- [GIVEN TASK] Please return the full listing below without altering anything.
══ DATASET EXCERPT ══
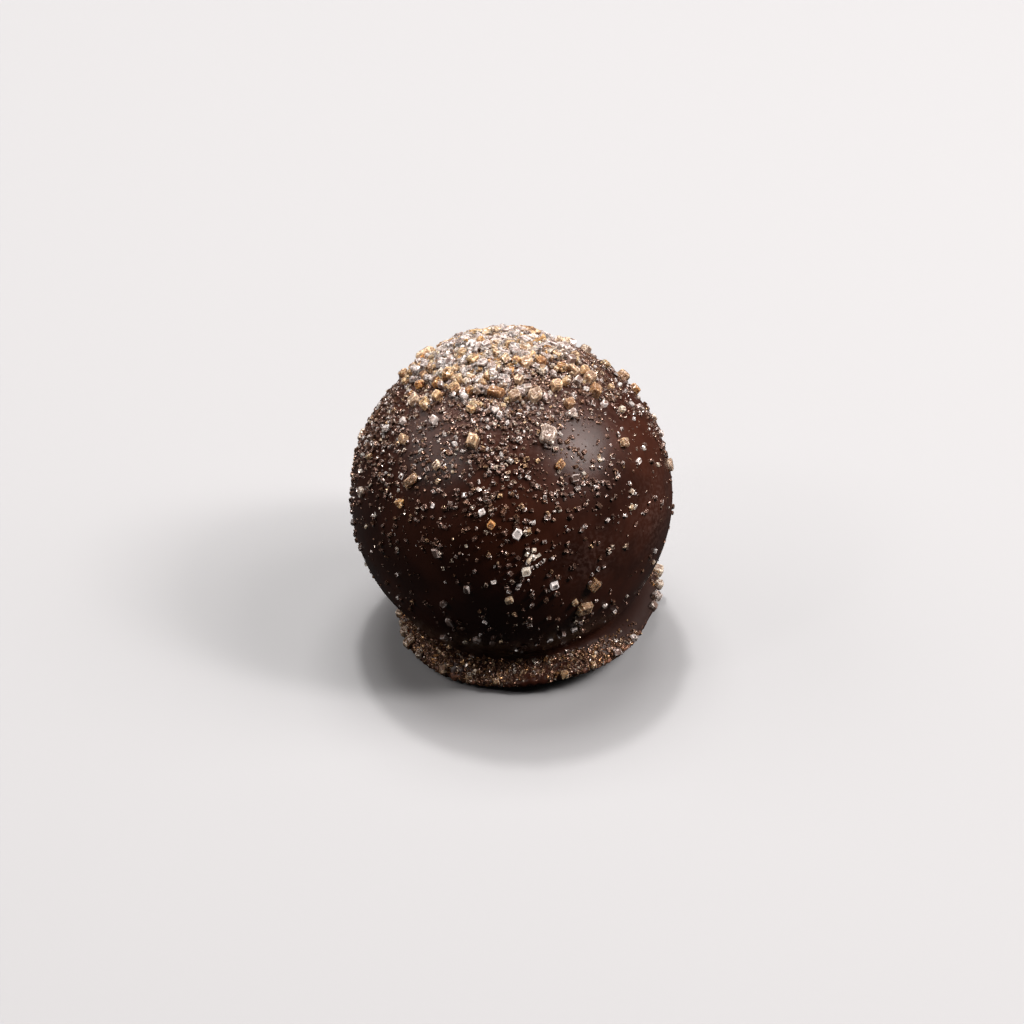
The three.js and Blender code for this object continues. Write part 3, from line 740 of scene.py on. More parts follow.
def add_attribute(piece, name, values, domain="POINT"):
    """A number or a vector for each vertex or face, which the piece's material reads by name."""
    values = np.asarray(values, np.float32)
    kind, field = ("FLOAT", "value") if values.ndim == 1 else ("FLOAT_VECTOR", "vector")
    attribute = piece.data.attributes.new(name, kind, domain)
    attribute.data.foreach_set(field, values.ravel())


def grid_faces(rows, columns):
    """Four-sided faces of a grid whose columns close on themselves, numbered row by row."""
    row = np.arange(rows - 1)[:, None] * columns
    column = np.arange(columns)[None, :]
    ahead = (column + 1) % columns
    faces = np.stack((row + column, row + ahead, row + columns + ahead, row + columns + column), -1)
    return faces.reshape(-1, 4)


class NodeSheet:
    """Short calls for laying out shader nodes in one tree. Where they take a value, it's a
    number, a colour or another node's output."""

    def __init__(self, tree):
        self.tree = tree

    def fill(self, node, inputs):
        """Puts values into a node's inputs, given by name or place."""
        for label, value in inputs.items():
            socket = node.inputs[label]
            if isinstance(value, bpy.types.NodeSocket):
                self.tree.links.new(value, socket)
            else:
                socket.default_value = (*value, 1) if socket.type == "RGBA" else value
        return node

    def add(self, kind, inputs, **settings):
        node = self.tree.nodes.new(kind)
        for name, value in settings.items():
            setattr(node, name, value)
        return self.fill(node, inputs).outputs

    def maths(self, operation, first, second):
        return self.add("ShaderNodeMath", {0: first, 1: second}, operation=operation)[0]

    def vectors(self, operation, inputs):
        return self.add("ShaderNodeVectorMath", inputs, operation=operation)[0]

    def ramp(self, value, low, high):
        """From 0 to 1, smoothly, as a value goes from low to high."""
        inputs = {"Value": value, "From Min": low, "From Max": high}
        return self.add("ShaderNodeMapRange", inputs, interpolation_type="SMOOTHSTEP")["Result"]

    def mixed(self, kind, share, first, second):
        """From the first, share 0, to the second, share 1, of two RGBA or FLOAT values."""
        inputs = {"Factor": share, "A": first, "B": second}
        return self.add("ShaderNodeMix", inputs, data_type=kind)["Result"]

    def noise(self, vector, scale, detail, roughness):
        inputs = {"Vector": vector, "Scale": scale, "Detail": detail, "Roughness": roughness}
        return self.add("ShaderNodeTexNoise", inputs)["Fac"]

    def attribute(self, name, output="Fac"):
        return self.add("ShaderNodeAttribute", {}, attribute_name=name)[output]

    def group(self, name, make, inputs):
        """Places a node group, made by a function if it isn't there yet."""
        tree = bpy.data.node_groups.get(name) or make(name)
        return self.add("ShaderNodeGroup", inputs, node_tree=tree)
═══
- [COMPLETE OUTPUT]
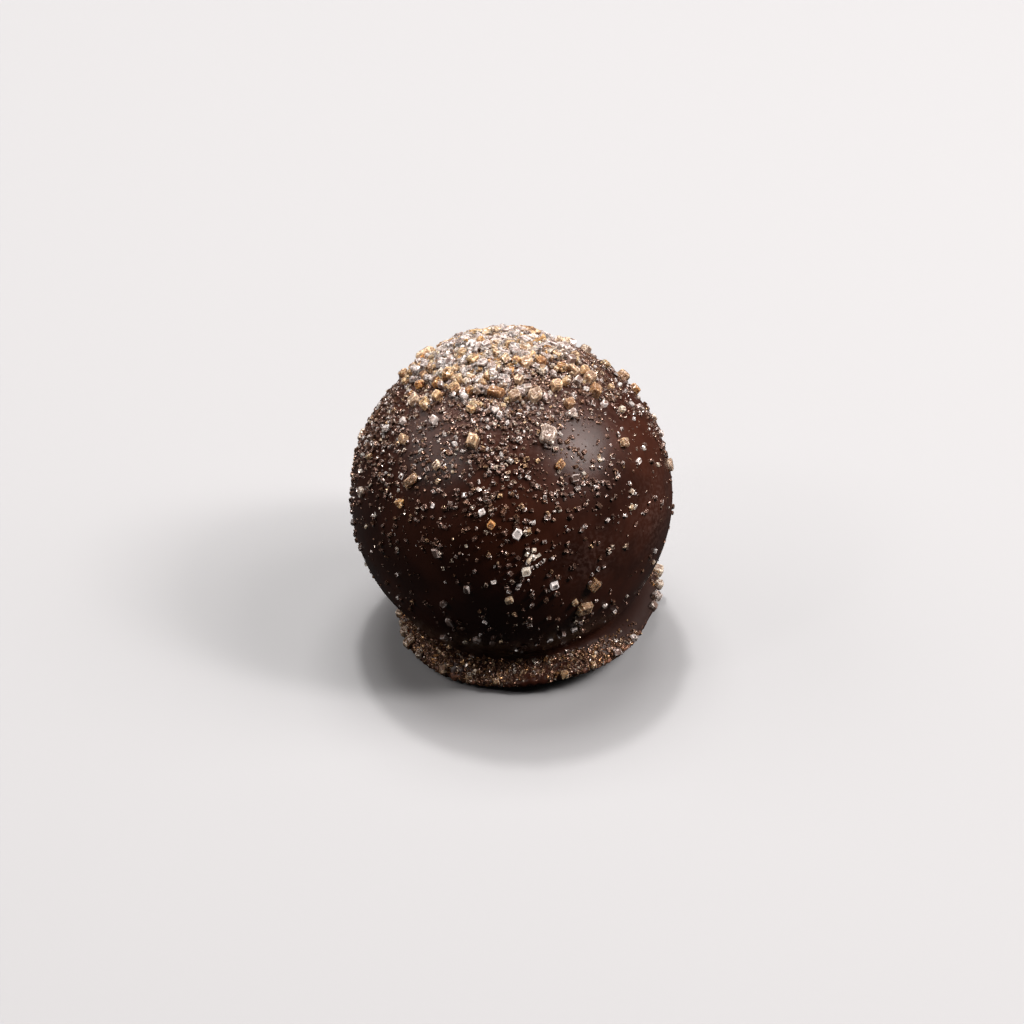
The three.js and Blender code for this object continues. Write part 3, from line 740 of scene.py on. More parts follow.
def add_attribute(piece, name, values, domain="POINT"):
    """A number or a vector for each vertex or face, which the piece's material reads by name."""
    values = np.asarray(values, np.float32)
    kind, field = ("FLOAT", "value") if values.ndim == 1 else ("FLOAT_VECTOR", "vector")
    attribute = piece.data.attributes.new(name, kind, domain)
    attribute.data.foreach_set(field, values.ravel())


def grid_faces(rows, columns):
    """Four-sided faces of a grid whose columns close on themselves, numbered row by row."""
    row = np.arange(rows - 1)[:, None] * columns
    column = np.arange(columns)[None, :]
    ahead = (column + 1) % columns
    faces = np.stack((row + column, row + ahead, row + columns + ahead, row + columns + column), -1)
    return faces.reshape(-1, 4)


class NodeSheet:
    """Short calls for laying out shader nodes in one tree. Where they take a value, it's a
    number, a colour or another node's output."""

    def __init__(self, tree):
        self.tree = tree

    def fill(self, node, inputs):
        """Puts values into a node's inputs, given by name or place."""
        for label, value in inputs.items():
            socket = node.inputs[label]
            if isinstance(value, bpy.types.NodeSocket):
                self.tree.links.new(value, socket)
            else:
                socket.default_value = (*value, 1) if socket.type == "RGBA" else value
        return node

    def add(self, kind, inputs, **settings):
        node = self.tree.nodes.new(kind)
        for name, value in settings.items():
            setattr(node, name, value)
        return self.fill(node, inputs).outputs

    def maths(self, operation, first, second):
        return self.add("ShaderNodeMath", {0: first, 1: second}, operation=operation)[0]

    def vectors(self, operation, inputs):
        return self.add("ShaderNodeVectorMath", inputs, operation=operation)[0]

    def ramp(self, value, low, high):
        """From 0 to 1, smoothly, as a value goes from low to high."""
        inputs = {"Value": value, "From Min": low, "From Max": high}
        return self.add("ShaderNodeMapRange", inputs, interpolation_type="SMOOTHSTEP")["Result"]

    def mixed(self, kind, share, first, second):
        """From the first, share 0, to the second, share 1, of two RGBA or FLOAT values."""
        inputs = {"Factor": share, "A": first, "B": second}
        return self.add("ShaderNodeMix", inputs, data_type=kind)["Result"]

    def noise(self, vector, scale, detail, roughness):
        inputs = {"Vector": vector, "Scale": scale, "Detail": detail, "Roughness": roughness}
        return self.add("ShaderNodeTexNoise", inputs)["Fac"]

    def attribute(self, name, output="Fac"):
        return self.add("ShaderNodeAttribute", {}, attribute_name=name)[output]

    def group(self, name, make, inputs):
        """Places a node group, made by a function if it isn't there yet."""
        tree = bpy.data.node_groups.get(name) or make(name)
        return self.add("ShaderNodeGroup", inputs, node_tree=tree)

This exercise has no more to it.